Verity Wilson on Fancy dress, far from home

Our guest blog this week comes from Verity Wilson, who teaches the history of design on the joint master’s course at the Royal College of Art and the Victoria and Albert Museum, London.  Prior to that, she worked for 25 years at the V&A as a curator in the Far Eastern Department where her area of expertise was East Asian textiles and dress. Her current work centres around fancy dress and disguise, and she is particularly interested in the relationship between photography and dressing up. She is the outgoing editor of the peer-reviewed dress studies journal Costume.

In the nineteenth century, British people living abroad were accustomed to dressing up. It has been argued that diplomatic and army dress uniforms were part of what kept the Empire going. Photographs in the HPC Collection exemplify the flummery of the British ruling classes but this image (NA01-04) speaks of a rather different aesthetic, albeit one involving clothes. Across the globe, wherever there were British residents, there was fancy dress. The year is 1889 and the place Beijing but it could easily be Delhi, Durban, Melbourne or Ottawa.

NA01-04

Uncaptioned photography in album entitled ‘The Chinese Customs in Peking 1889-1891’. National Archives file, C0 1069/421. Crown copyright image reproduced by permission of The National Archives, London, England

The photographer has pleasingly grouped the masqueraders on some low steps. There is a mix of ages, as well as a balance of men and women. They seem at ease and probably knew each other well. We, as onlookers from the twenty-first century, do not even know their names – the details of the picture are lost to us today – and so these costumed sojourners are defined by the characters they chose, fleetingly, to inhabit a century and a quarter ago.
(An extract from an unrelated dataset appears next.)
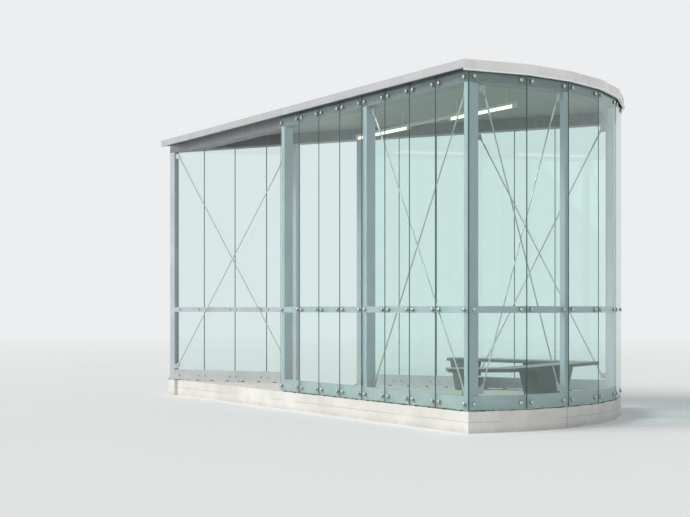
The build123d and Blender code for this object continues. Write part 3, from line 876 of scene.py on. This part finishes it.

At the centre front, a small girl poses in an ostentatious mob cap, the unmistakeable attribute of the pretty child depicted in Millais’s Cherry Ripe. John Everett Millais (1829-1896) was commissioned to paint this sentimental subject specifically for graphic reproduction.

Cherry Ripe 1879 by John Everett Millais

Large, coloured copies reached colonial outposts stapled into the centre of the Graphic magazine Christmas annual of 1880. The cover of this issue featured a personification of Pax Britannica who is depicted showing Millais’s painting to people of different nations, including a Chinese gentleman. Cherry Ripe fancy dress appeared at the annual Lord Mayor’s Juvenile Balls at the Mansion House in London throughout the 1880s and was replicated wherever British children lived. Just as the mob cap defines the girl as a Millais facsimile, so the tall hat of the man sitting on her right marks him out as Uncle Sam, the embodiment of America. The widely known World War I  recruitment image of Uncle Sam, based on the British pointing finger poster, was still in the future but many of the elements – the tail coat, the high hat with stars and stripes, and the goatee beard – were all in place by this time. The Uncle Sam costume does not seem to have been a favourite of British fancy dress devotees so could this man be an American guest? ‘Yankee’, but not ‘Uncle Sam’, is suggested as a possible costume choice in the 1882 encyclopaedic guidebook Gentleman’s Fancy Dress: How To Choose It by Ardern Holt.  Holt’s description for a Yankee costume accords with that of the man behind Uncle Sam, perhaps another American. The remaining players in this game of pretend are, clockwise from left, Mary, Queen of Scots, Cardinal Richelieu (an uncertain designation as neither his defining biretta nor his wide-brimmed hat are shown), a witch and Polish count, with Old Mother Hubbard sitting in the middle having her hat tweaked.

The costumes are substantial, the detailing precise; we assume that such dressing up events were long anticipated because the outfits must have taken time to assemble. The likelihood is that some were hired from specialist firms in London and may have done the rounds of fancy dress parties in British enclaves elsewhere. These singular events, peopled with imaginary figures, provided a touch of disorderliness for those bound by the social conventions of a British community living in China.